Rod Blagojevich: (19:20)
So live in faith, hope and love. Vivi con fe esperanza y amor. And if you have to, take a stand. And don’t be afraid, you’re not alone, you never go alone. It is so often the case that in the sadness of life, we look for God. My faith in him turned despair into hope and made me strong, trusting that one day through the grace of God, He would turn darkness into light and lead me home. Thank you.

Speaker 4: (19:53)
Nothing but the Grace.

Speaker 1: (20:01)
Make Chicago great again.

Rod Blagojevich: (20:01)
[crosstalk 00:20:05].

Speaker 4: (20:08)
What did you do last night?

Speaker 4: (20:09)

Speaker 4: (20:13)
Hey, Patti.
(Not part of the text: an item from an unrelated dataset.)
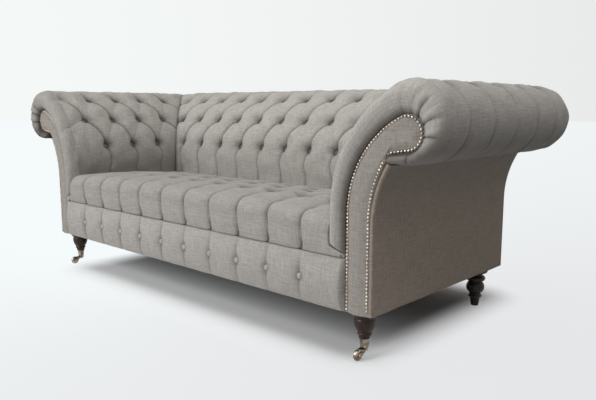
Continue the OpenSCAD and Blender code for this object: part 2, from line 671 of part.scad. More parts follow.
// Legs: turned profiles as [radius, height]. The front pair ends in a tenon for the castor cup.
leg_top = rail_z;
tenon_r = 11;
cup_top = 60;
cup_floor = 32;
tenon_z = 38;
front_profile = [[0, leg_top], [leg_r, leg_top], [leg_r, 133], [40, 127], [34, 124], [33, 120], [27, 116],
    [29, 112], [32, 106], [32.5, 101], [31, 94], [27, 87], [22, 81], [20.5, 78.5], [21, 75.5], [20, 72],
    [17.5, 69],
    [16.5, cup_top], [tenon_r, cup_top], [tenon_r, tenon_z], [0, tenon_z]];
rear_profile = [[0, leg_top], [leg_r, leg_top], [leg_r, 133], [40, 126], [30, 121], [24, 118], [24, 114],
    [30, 111], [34, 106], [34.5, 101], [32, 96], [25, 92], [24, 90], [28, 85], [31.5, 78], [32.5, 70],
    [31.5, 62], [28, 55], [22, 50], [20, 46], [20.5, 43], [24, 39.5], [24.5, 36.5], [23, 33.5], [18, 30.5],
    [17.5, 28], [13, 0], [0, 0]];
module leg(profile, y) {
    color(walnut) translate([leg_x, y, 0]) difference() {
        rotate_extrude() polygon(profile);
        translate([0, 0, leg_top - 34]) cylinder(d = bolt_d + 0.2, h = 40);
    }
}
module front_left_leg() { other_side() leg(front_profile, front_axis_y); }
module front_right_leg() { leg(front_profile, front_axis_y); }
module rear_left_leg() { other_side() leg(rear_profile, rear_axis_y); }
module rear_right_leg() { leg(rear_profile, rear_axis_y); }
module leg_bolts() {
    color(steel) both_sides() for (y = [front_axis_y, rear_axis_y])
        translate([leg_x, y, leg_top - 33.7]) cylinder(d = bolt_d, h = 33.7 + bolt_up);
}

// Castors: the cup holds the tenon, the fork turns on the swivel pin and carries the wheel.
module castor_cup() {
    color(brass) translate([leg_x, front_axis_y, 0]) difference() {
        rotate_extrude() polygon([[0, cup_floor - 2], [11, cup_floor - 2], [12, 34], [13.5, 50], [14, 57],
            [15, 58], [15, cup_top - gap], [0, cup_top - gap]]);
        translate([0, 0, tenon_z - gap]) cylinder(r = tenon_r + gap, h = 40);
        translate([0, 0, 20]) cylinder(d = swivel_d + 0.1, h = 30);
    }
}
module left_castor_cup() { other_side() castor_cup(); }
module right_castor_cup() { castor_cup(); }
hub_top = cup_floor - 2 - gap;
hub_h = 5;
pin_low = 21;
module swivel_pins() {
    color(steel) both_sides() translate([leg_x, front_axis_y, 0]) {
        translate([0, 0, pin_low]) cylinder(d = swivel_d, h = tenon_z - 1 - pin_low);
        translate([0, 0, pin_low]) cylinder(d = swivel_d + 5, h = hub_top - hub_h - gap - pin_low);
    }
}
wheel_r = wheel_d / 2;
cheek_t = 3;
cheek_in = wheel_w / 2 + 0.6;
module cheek_outline() {
    hull() {
        circle(d = axle_d + 9);
        translate([castor_trail - 15, hub_top - hub_h - wheel_r + 1]) circle(r = 4);
    }
    hull() {
        translate([castor_trail - 15, hub_top - hub_h - wheel_r + 1]) circle(r = 4);
        translate([castor_trail - 4, hub_top - hub_h / 2 - wheel_r]) circle(r = hub_h / 2);
    }
}
module castor_fork() {
    color(brass) difference() {
        union() {
            translate([leg_x, front_axis_y, hub_top - hub_h]) cylinder(r = cheek_in + cheek_t, h = hub_h);
            for (side = [-1, 1]) translate([leg_x + side * (cheek_in + cheek_t / 2),
                    front_axis_y - castor_trail, wheel_r])
                rotate([90, 0, 90]) linear_extrude(cheek_t, center = true) cheek_outline();
        }
        translate([leg_x, front_axis_y, 0]) cylinder(d = swivel_d + 2 * run_gap, h = 60);
        translate([leg_x - 30, front_axis_y - castor_trail, wheel_r]) rotate([0, 90, 0])
            cylinder(d = axle_d + 0.1, h = 60);
        translate([leg_x, front_axis_y, 0]) cylinder(d = swivel_d + 6, h = hub_top - hub_h);
    }
}
module left_castor_fork() { other_side() castor_fork(); }
module right_castor_fork() { castor_fork(); }
axle_half = cheek_in + cheek_t + 1;
module castor_axle() {
    color(steel) translate([leg_x - axle_half, front_axis_y - castor_trail, wheel_r]) rotate([0, 90, 0])
        cylinder(d = axle_d, h = 2 * axle_half);
}
module left_castor_axle() { other_side() castor_axle(); }
module right_castor_axle() { castor_axle(); }
module castor_wheel() {
    color(brass) translate([leg_x, front_axis_y - castor_trail, wheel_r]) rotate([0, 90, 0])
        rotate_extrude($fn = 64) polygon([[axle_d / 2 + run_gap, -wheel_w / 2], [wheel_r - 5, -wheel_w / 2],
            [wheel_r - 1.5, -wheel_w / 2 + 2], [wheel_r, -wheel_w / 2 + 5], [wheel_r, wheel_w / 2 - 5],
            [wheel_r - 1.5, wheel_w / 2 - 2], [wheel_r - 5, wheel_w / 2], [axle_d / 2 + run_gap, wheel_w / 2]]);
}
module left_castor_wheel() { other_side() castor_wheel(); }
module right_castor_wheel() { castor_wheel(); }

front_rail();
rear_rail();
left_side_rail();
right_side_rail();
cross_rails();
corner_blocks();
left_facing_board();
right_facing_board();
rear_posts();
arm_uprights();
arm_top_rails();
arm_tack_rails();
back_top_rail();
back_tack_rail();
back_uprights();
roll_corner_rails();
seat_springs();
spring_clips();
seat_hessian();
back_webbing();
arm_webbing();
seat_foam();
back_foam();
left_arm_foam();
right_arm_foam();
corner_foam();
seat_cover();
border_cover();
left_arm_cover();
right_arm_cover();
back_cover();
left_outside_panel();
right_outside_panel();
outside_back();
left_facing_panel();
right_facing_panel();
dust_cover();
seat_buttons();
back_buttons();
left_arm_buttons();
right_arm_buttons();
border_buttons();
left_facing_nails();
right_facing_nails();
front_left_leg();
front_right_leg();
rear_left_leg();
rear_right_leg();
leg_bolts();
left_castor_cup();
right_castor_cup();
swivel_pins();
left_castor_fork();
right_castor_fork();
left_castor_axle();
right_castor_axle();
left_castor_wheel();
right_castor_wheel();
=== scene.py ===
import json
import math

import bpy
import numpy as np
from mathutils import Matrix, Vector


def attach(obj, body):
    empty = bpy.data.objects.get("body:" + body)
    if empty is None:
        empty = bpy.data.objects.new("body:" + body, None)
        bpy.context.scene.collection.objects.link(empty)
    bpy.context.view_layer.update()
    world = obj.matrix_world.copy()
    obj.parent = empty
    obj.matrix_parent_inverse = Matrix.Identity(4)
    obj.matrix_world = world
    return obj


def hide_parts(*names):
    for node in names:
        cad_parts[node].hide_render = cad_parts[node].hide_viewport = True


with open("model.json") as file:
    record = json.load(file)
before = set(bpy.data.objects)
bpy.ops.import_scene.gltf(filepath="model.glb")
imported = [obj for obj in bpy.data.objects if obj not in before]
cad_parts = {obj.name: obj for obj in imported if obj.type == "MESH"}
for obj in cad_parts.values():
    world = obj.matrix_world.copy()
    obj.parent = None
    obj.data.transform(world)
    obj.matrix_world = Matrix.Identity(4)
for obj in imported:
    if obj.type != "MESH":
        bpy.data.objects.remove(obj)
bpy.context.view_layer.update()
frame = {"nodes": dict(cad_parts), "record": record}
nodes = frame["nodes"]
print("frame loaded:", len(nodes), "nodes")

# Camera at the photograph's viewpoint
view = {"place": (1.8661, -1.7862, 0.7235), "yaw": 0.7495, "pitch": 0.1486, "roll": -0.0006,
    "lens": 37.81, "sensor": 36}
lensData = bpy.data.cameras.new("camera")
lensData.lens = view["lens"]
lensData.sensor_width = view["sensor"]


def newObject(name, data):
    # An object in the scene's own collection
    made = bpy.data.objects.new(name, data)
    bpy.context.scene.collection.objects.link(made)
    return made


camera = newObject("camera", lensData)
camera.location = view["place"]
camera.rotation_euler = (math.pi / 2 - view["pitch"], view["roll"], view["yaw"])
bpy.context.scene.camera = camera
bpy.context.scene.view_settings.view_transform = "Standard"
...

Let’s hear from you.

Speaker 4: (20:14)
Come on, take just one question from us.

Speaker 4: (20:18)
Can you step back to the microphones please?

Speaker 4: (20:24)
Come back to the microphones, please.

Speaker 1: (20:26)
Governor, they want to ask you some questions.

Speaker 4: (20:33)
Governor Blagojevich.

Speaker 1: (20:34)
Can you sign my sign?

Speaker 4: (20:48)
Governor Blagojevich.

Speaker 4: (20:48)
Patti, can we talked to you Patti?.

Speaker 4: (20:49)
Governor Blagojevich. Governor Blagojevich. Governor?

Speaker 4: (20:49)
Governor. Governor.

Speaker 4: (20:49)
He’ll be glad to see you. So I got my neighbor to bring me down. Anything you need let me know.

Speaker 4: (20:57)
Amy, you have a question for the governor?

Rod Blagojevich: (20:59)
Thank you so much. Yes sir.

Speaker 4: (21:00)

Speaker 4: (21:01)
Thank you.

Rod Blagojevich: (21:01)
How about those Cubs, huh?

Speaker 4: (21:04)
Governor, governor. Will you sign these signs? Any wants to ask you one question.